There may also be band members on the hill. The Timaru Artillery Band certainly existed, and by 1881 it was connected with the Artillery Hall on LeCren’s Terrace. But I cannot see instruments clearly enough in the image to say the men on the slope are definitely the band. For now, they remain onlookers, volunteers, or possibly band members.

That is the discipline of a good history hunt. We follow clues, but we do not force them to say more than they can.

 

So what is this photograph of? My best working answer is:

Timaru Artillery Volunteers or C Battery with a horse-drawn 24 pound howitzer and limber, probably on Great North Road, later Stafford Street, near LeCren’s Terrace, Timaru, around 1877 to 1883.

The museum’s catalogue title, Timaru Naval Artillery, may still be connected to the image, especially if the date proves to be later.

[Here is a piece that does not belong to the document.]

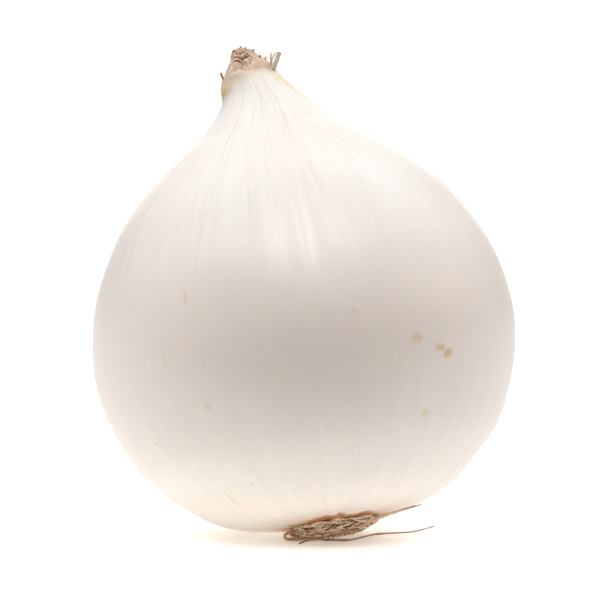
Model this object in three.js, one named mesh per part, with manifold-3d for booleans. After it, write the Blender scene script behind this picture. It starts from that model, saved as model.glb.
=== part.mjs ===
// A large white onion that has settled over onto its root plate and one shoulder.
// Millimetres, +Z up. Every piece is drawn upright about the onion's own axis, with the
// middle of the bulb at zero. A group then leans the pieces over and stands them on the floor.

import * as THREE from "three";
import { mergeVertices } from "three/addons/utils/BufferGeometryUtils.js";
import Module from "manifold-3d";

// How the onion stands
const LEAN_LEFT = 9.2; // degrees, the neck towards -X
const LEAN_BACK = 13; // degrees, the neck towards +Y
const FLAT_DEPTH = 0.25; // the shoulder is pressed in this far where it meets the floor
const GAP = 0.3; // between the white bulb and the dry pieces at its two ends

// The bulb
const BULB_OUTLINE = [
  // radius and height, from the middle of the base to the outer rim of the neck
  [0, -40.4],
  [6, -40.4],
  [9.5, -40.35],
  [14, -39.75],
  [19.6, -38.6],
  [25.2, -36.2],
  [30.7, -31.9],
  [38.2, -24],
  [43.4, -12],
  [45, -1],
  [42.9, 12],
  [37.3, 24],
  [31.1, 32.2],
  [22.3, 40.2],
  [16.6, 44.4],
  [12, 48.6],
  [8.8, 52.4],
  [7.2, 55],
  [6.4, 56.4],
];
const NECK_CUP = [
  // the shallow cup inside the rim that holds the dry tip
  [5.4, 56.3],
  [5, 55],
  [0, 54.8],
];
const OUTLINE_STEPS = 28;
const VEINS = 24; // raised veins that run from the base to the neck
const COLUMNS_PER_VEIN = 4;
const VEIN_RELIEF_BODY = 0.1;
const VEIN_RELIEF_NECK = 0.2;
const VEIN_GROWTH = [22, 54]; // heights between which the veins grow stronger
const VEIN_EVENNESS = 0.6; // the share of its relief that every vein has
const VEIN_VARIATION = [
  // slow waves that add to or take from that share, round the bulb
  { waves: 5, depth: 0.25, start: 1 },
  { waves: 2, depth: 0.15, start: 0 },
];
const UNEVENNESS = [
  // slow waves round the bulb: their number, their depth and where they start
  { waves: 2, depth: 0.22, start: 0.6 },
  { waves: 3, depth: 0.16, start: 2.1 },
];
const COLUMN_DRIFT = [
  // the same for the uneven spacing of the veins, in radians
  { waves: 3, depth: 0.05, start: 1 },
  { waves: 7, depth: 0.03, start: 0 },
];
const LOOSE_FOLD = { angle: Math.PI, height: 54, out: 1.1, halfAngle: 0.5, halfHeight: 2.2 };
const NECK_BEND_START = 48; // height from which the neck curves over to -X
const NECK_BEND = 0.024; // its curve: sideways shift per square of the height above that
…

But at this stage, the howitzer evidence, the LeCren’s Gully references, and the C Battery newspaper reports make Timaru Artillery Volunteers or C Battery the safer identification.

What I love about this photograph is that it brings several Timaru stories together in one frame.

It shows the early volunteer defence movement.
It shows the old artillery equipment used for salutes, drills and training.
It shows the northern edge of the town before Stafford Street became more densely commercial.
It shows houses and washing and fences.
It shows people gathering on a slope to watch something happen in the street below.

And it gives us another way to read the town.

Next time you are near the north end of Stafford Street, look up towards LeCren’s Terrace and Bay Hill. Try to imagine the road before the shops, signs and traffic. Imagine the horse standing in the street, the men in uniform, the gun carriage, the spectators on the slope, and someone’s washing drying behind the crowd.

That is the magic of a photograph like this. It does not give us every answer. But it gives us enough to start looking.

 

And once you start looking, Timaru changes shape.